You see, Jagg had his own Wild West way of doling out punishment beyond what the courts offered. The stories were always spun, either by Lieutenant Colson, or “witnesses,” to Jagg’s outbursts—more often than not, blondes with a pair of double D’s and a dazed, satisfied look behind their eyes. There were even a couple times where the infamous Steele brothers, of Steele Shadows Security, took the rap for one of his “disciplinary actions.” Everyone would simply look the other way… until he cracked the wrong man’s jaw.

Max Jagger might have been like an immortal God around town but everyone has their secrets, and thanks to my ability to flutter from room to room without being noticed, I knew his.

And it was a big one.

I was there. He didn’t know that, though, of course. It was a typical, small-town Saturday night, my third night on the job. Berry Springs was having their annual bluegrass festival to kick off tourist season. Main Street was closed, cars and trucks replaced by tents and food carts. A band played on a makeshift stage in the center of the square. It was one of those rare times that the town’s cowboys and hippies came together in a blur of spiked coffee and glaucoma medicine. Jagg slinked through the crowd, not speaking, not drinking, not laughing, certainly not dancing. Working a case, I knew, so I followed him. I watched him, his gaze skittering from belt buckle to belt buckle, taking inventory on each person with a gun hidden on their hip. Then, he slipped out of the crowd and into the shadows where I followed. I lost him for a moment, until I heard a scream. I took off on the direction of the single shout and that’s when I saw a pair of silhouettes behind the maintenance building of the city park. Drawing my gun, I sprinted across the footbridge but came to a halt when the faces came into view. Why? Shock, really. I jumped behind a tree and watched Detective Max Jagger beat the living snot out of a kid at least two decades younger than his rumored-to-be forty years. Jagg didn’t fight like a normal, rough and tumble redneck. The man was like a feral cat, with lightning quick speed and accuracy that involved some sort of martial arts. MMA, more like. The kid didn’t stand a chance and was on his stomach with both arms twisted behind his back in seconds flat. Jagg said something in the guy’s ear, then pushed off him, and I remember grinning when the kid took off like he’d seen a ghost, stumbling and tumbling down a hill.

Then, I realized why.

I watched Jagg help a younger boy off the ground, using a piece of ripped fabric from the kid’s T-shirt to dab the blood from his face. The kid was skinnier than me, and based on the confused, sluggish movements, had been beaten pretty badly. I watched Jagg guide the battered boy across the park and fade into the darkness. The next day, I learned that boy was an autistic junior high kid who played the violin, only when his flute hadn’t been busted in half. Rumor was, after the fight, Jagg had taken the kid to Steele Shadows Security to be taught self-defense. It was also rumored that he’d been gifted a priceless, vintage car for all his troubles. Two weeks later, the kid rolled up to high school in a gleaming, six-figure mustang and was never bullied again.

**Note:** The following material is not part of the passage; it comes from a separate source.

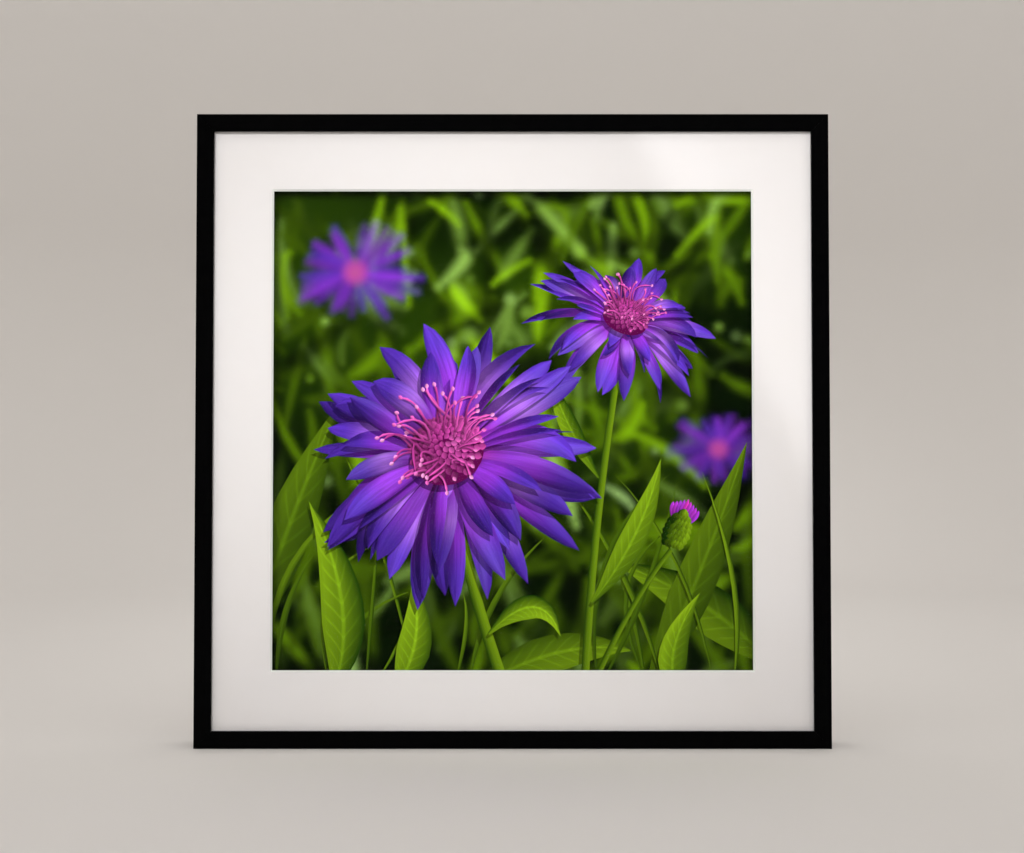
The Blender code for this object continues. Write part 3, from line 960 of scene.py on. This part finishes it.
def colour_blade(layer, points):
    """Return the inks of points on a blade, and their places along (0 to 1) and across (-1 to 1) it."""
    spine, (left, right), inks = layer["spine"], layer["edges"], layer["inks"]
    steps = len(spine) - 1
    best = np.full(len(points), np.inf)
    along = np.zeros(len(points))
    across = np.zeros(len(points))
    for i in range(steps):
        run = spine[i + 1] - spine[i]
        offset = points - spine[i]
        share = np.clip(offset @ run / max(run @ run, 1e-12), 0, 1)
        rest = offset - share[:, None] * run
        away = np.hypot(rest[:, 0], rest[:, 1])
        hand = run[0] * offset[:, 1] - run[1] * offset[:, 0]
        close = away < best
        edges = np.where((hand > 0)[:, None],
                         left[i] + share[:, None] * (left[i + 1] - left[i]),
                         right[i] + share[:, None] * (right[i + 1] - right[i]))
        middle = spine[i] + share[:, None] * run
        reach = np.maximum(np.hypot(*(edges - middle).T), 1e-5)
        best = np.where(close, away, best)
        along = np.where(close, (i + share) / steps, along)
        across = np.where(close, np.where(hand > 0, -1, 1) * np.minimum(away / reach, 1), across)
    at = along * steps
    low = np.minimum(at.astype(int), steps - 1)
    part = (at - low)[:, None]
    rows = inks[:, low] * (1 - part) + inks[:, low + 1] * part
    side = np.where((across < 0)[:, None], rows[0], rows[2])
    colours = rows[1] + (side - rows[1]) * np.abs(across)[:, None]
    return colours, along, across


def spilt_faces(picture, corners, triangles, found):
    """Return the outlines that cross themselves and so were filled beyond their own box."""
    a, b, c = (corners[triangles[:, i]] for i in range(3))
    sizes = np.abs(np.cross(b - a, c - a)) / 2
    filled = np.zeros(len(picture.faces))
    for ids, size in zip(found, sizes):
        for i in ids:
            filled[i] += size
    spilt = set()
    for i, ring in enumerate(picture.faces):
        outline = np.array([tuple(picture.points[j]) for j in ring])
        if filled[i] > np.prod(outline.max(0) - outline.min(0)) + 1e-6:
            spilt.add(i)
    return spilt


def cut_sheet(picture):
    """Cut the sheet along every outline. Return its corners, triangles and each one's layers, top first."""
    half, cells = SHEET_HALF, picture.backdrop.cells
    line = np.linspace(-half, half, cells)
    rows = np.linspace(-half, half, round(cells / (sqrt(3) / 2)))
    # Every other row is shifted, so that the triangles between the points are nearly regular
    shift = (line[1] - line[0]) / 2
    border = ((-half, -half), (half, -half), (half, half), (-half, half))
    grid = [(x + i % 2 * shift, y) for i, y in enumerate(rows) for x in line[:cells - i % 2]]
    points = picture.points + [Vector(point) for point in (*border, *grid)]
    ends = [len(picture.points) + i for i in range(4)]
    lines = picture.creases + list(zip(ends, ends[1:] + ends[:1]))
    corners, _, triangles, _, _, found = delaunay_2d_cdt(points, lines, picture.faces, 0, 1e-5, True)
    corners = np.array([tuple(point) for point in corners])
    triangles = np.array([tuple(ring) for ring in triangles])
    spilt = spilt_faces(picture, corners, triangles, found)
    kept = np.abs(corners[triangles].mean(1)).max(1) < half
    stacks = [sorted({picture.owners[i] for i in ids if i not in spilt}, reverse=True)
              for ids, inside in zip(found, kept) if inside]
    used, triangles = np.unique(triangles[kept], return_inverse=True)
    return corners[used], triangles.reshape(-1, 3), stacks


def print_face(picture):
    """Return the sheet's corners and triangles, and the inks, places and marks of each triangle."""
    corners, triangles, stacks = cut_sheet(picture)
    tops, shades = [], []
    # The topmost blade is what shows, darkened by the shadows that fall on it
    for stack in stacks:
        shade = 1.0
        top = -1
        for layer in stack:
            strength = picture.layers[layer].get("strength")
            if strength is None:
                top = layer
                break
            shade = max(shade * strength, 0.3)
        tops.append(top)
        shades.append(shade if top >= 0 else 1.0)
    tops, shades = np.array(tops), np.array(shades)
    inks = np.zeros((len(triangles), 3, 4))
    places = np.zeros((len(triangles), 3, 2))
    marks = np.zeros((len(triangles), 3, 4))
    for top in np.unique(tops):
        mine = np.nonzero(tops == top)[0]
        spots = corners[triangles[mine]].reshape(-1, 2)
        if top < 0:
            colours = picture.backdrop.sample(spots)
        else:
            layer = picture.layers[top]
            colours, along, across = colour_blade(layer, spots)
            places[mine] = np.stack([along, across], 1).reshape(-1, 3, 2)
            marks[mine, :, :3] = layer["marks"]
        inks[mine, :, :3] = colours.reshape(-1, 3, 3) * shades[mine][:, None, None]
    inks[..., 3] = marks[..., 3] = 1
    return corners, triangles, inks, places, marks


def print_mesh(name, picture, low, high):
    """Make the printed sheet: a front cut along the shapes, with sides and a back."""
    corners, triangles, inks, places, marks = print_face(picture)
    scale = (high.x - low.x) / 2 / SHEET_HALF
    mesh = bpy.data.meshes.new(name)
    middle = (low + high) / 2
    mesh.from_pydata([(middle.x + x * scale, low.y, middle.z + y * scale) for x, y in corners], [],
                     triangles.tolist())
    order = [corner for ring in mesh.polygons for corner in ring.vertices]
    if order != triangles.reshape(-1).tolist():
        raise RuntimeError("the print's corners aren't in the order of its triangles")
    mesh.attributes.new("ink", "FLOAT_COLOR", "CORNER").data.foreach_set("color", inks.reshape(-1))
    mesh.attributes.new("blade", "FLOAT_COLOR", "CORNER").data.foreach_set("color", marks.reshape(-1))
    mesh.uv_layers.new(name="blade_place").data.foreach_set("uv", places.reshape(-1))
    sheet = bpy.data.objects.new(name, mesh)
    bpy.context.collection.objects.link(sheet)
    return sheet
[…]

Sounds like everyone won, right?

Wrong.

The bully? Received a new set of front teeth, courtesy of his father, the governor. That’s right, Max Jagger had beaten the living shit out of the governor’s son. Normally, this would’ve been enough to remove the detective’s badge and gun, but good ‘ol Jagger marched himself into the state capitol building and bribed the governor with a video of the beating, proving his spoiled rich-ass son was a guilty asshole. Very bad press. The validity of video is still heavily debated today. Anyway, Jagger walked out of there with his badge and gun still on his hip because he’d exploited the governor’s weakness—his need for a smooth reelection.